Tauran: No, there was a desire to achieve results. He represents European Islam, which is more open and sophisticated.
Well, even better informed is Asia Times commentator “Spengler”, who, in a piece entitled “A Pyrrhic propaganda victory in Rome?” reveals all:
An especially Orwellian moment was reported by the Jesuit Samir Khalid Samir (as reported by the Italian service Asia News on November 7):
In the Joint Declaration, “the right of persons and communities to practice their faith in private and in public” emerged in point 5. Serious problems arose. Some Muslims said: “if you include those words you put us in great difficulty. Freedom of religion in our countries is governed by State law. How can we distribute a document that is against State law? We risk being disqualified and marginalized by our society”. Some Muslims suggested omitting at least the words “in private and in public”.
There was also a formula that defended the right to spread ones own faith such as “Da’wa” (mission for Islam) or Tabshir (Christian mission). But it was held to be too strong and so we eliminated it.
All of these difficulties were resolved by the grand Mufti [of Bosnia]. Mustafa Ceric recalled that the formula on religious freedom used in the joint statement “are those found in the UN Declaration of Human Rights. Many Muslim governments signed this declaration. Therefore they must accept it, even though perhaps they don’t practice it”. This solved the problem and eased the path for all to adhere to the final document.

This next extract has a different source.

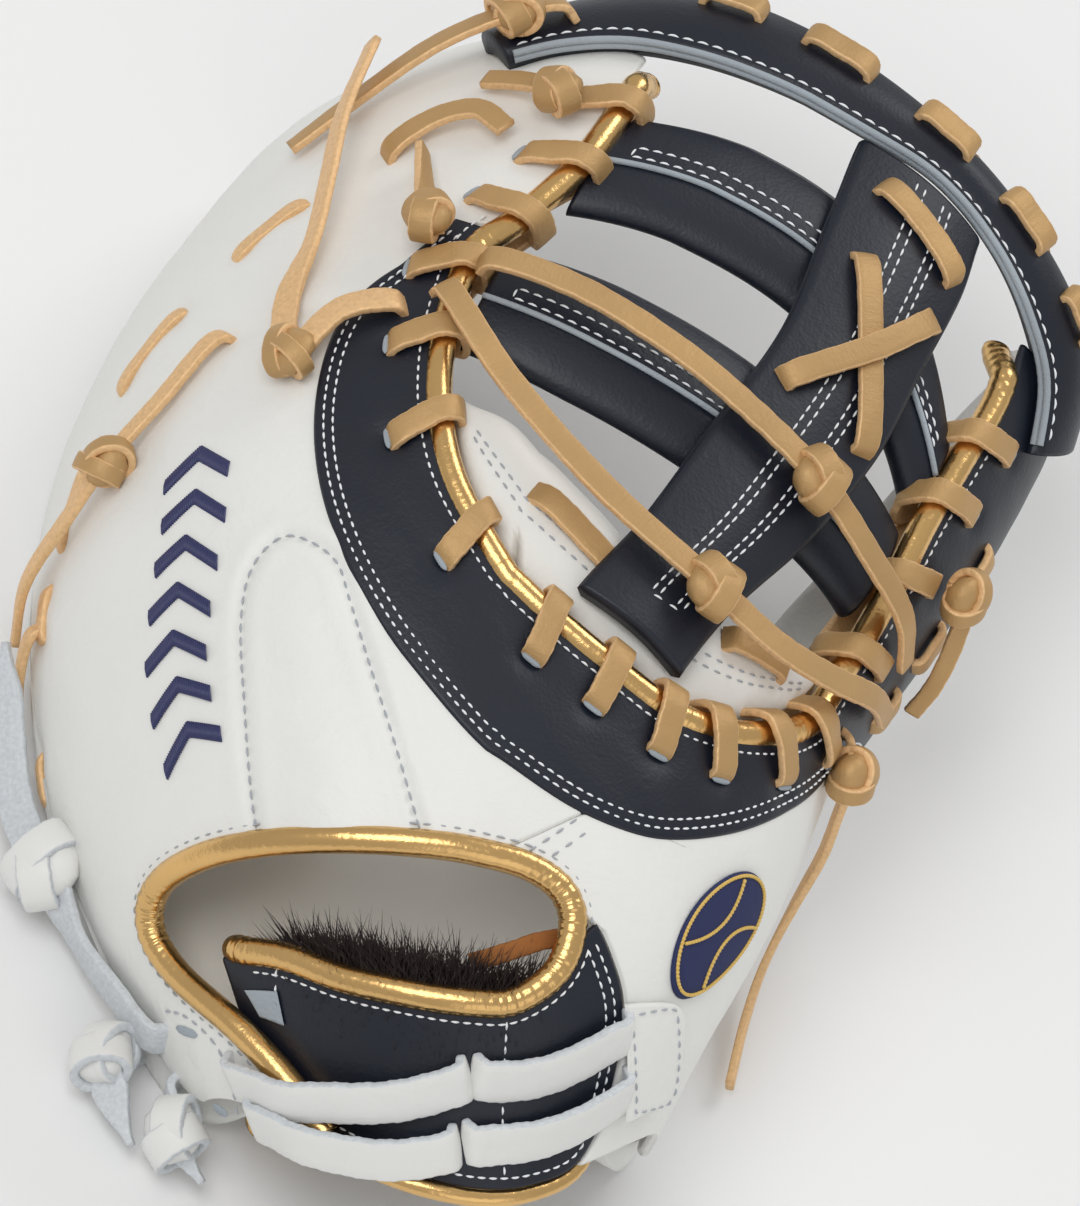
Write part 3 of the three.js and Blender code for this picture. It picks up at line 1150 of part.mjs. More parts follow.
for (const { name, run } of POST_LACES) add(name, lace(run.map(tieSpot), 2), RAWHIDE);

export default group;
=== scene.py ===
"""First baseman mitt, lying pocket down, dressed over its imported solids.

Shapes are worked out in the millimetres of the part's source: places on the back are s, the share of
the length from heel to web, and t, from -1 at the finger rim to 1 at the thumb rim.
"""

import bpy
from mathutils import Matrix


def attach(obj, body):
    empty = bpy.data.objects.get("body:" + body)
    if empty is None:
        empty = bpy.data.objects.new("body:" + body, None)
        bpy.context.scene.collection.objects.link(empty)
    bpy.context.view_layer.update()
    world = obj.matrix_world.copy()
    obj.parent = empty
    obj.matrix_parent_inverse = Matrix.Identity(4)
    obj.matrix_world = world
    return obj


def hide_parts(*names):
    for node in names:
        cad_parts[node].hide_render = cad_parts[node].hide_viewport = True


bl_info = {
    "name": "First Baseman Mitt",
    "version": (1, 0, 0),
    "blender": (4, 5, 0),
    "location": "View3D > Sidebar > Mitt",
    "description": "Leather, binding, laces, stitches and fur of a first baseman mitt",
    "category": "Object",
}

import bpy
import numpy as np
from mathutils import Matrix, Vector

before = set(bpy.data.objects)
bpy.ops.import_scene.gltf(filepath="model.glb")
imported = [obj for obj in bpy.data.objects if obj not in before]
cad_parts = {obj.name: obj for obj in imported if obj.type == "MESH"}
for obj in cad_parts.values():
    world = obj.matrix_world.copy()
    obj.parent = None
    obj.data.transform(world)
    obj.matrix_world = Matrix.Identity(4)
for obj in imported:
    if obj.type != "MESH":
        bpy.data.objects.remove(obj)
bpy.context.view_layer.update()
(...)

So there you have it. Yes, it was a victory (for the thin-end of the funnel orientated Catholics) to get an agreed committment on religious freedom incorporated into the final statement. But unless the Church can get some committment from Islamic political authorities as well as Islamic religious authorites, such a victoriy does, in the final analysis, appear “Pyrrhic”.
Still, as they are all saying (including his Holiness BXVI who received the Forum members in audience), these are only “first steps” on what will be a long and difficult journey.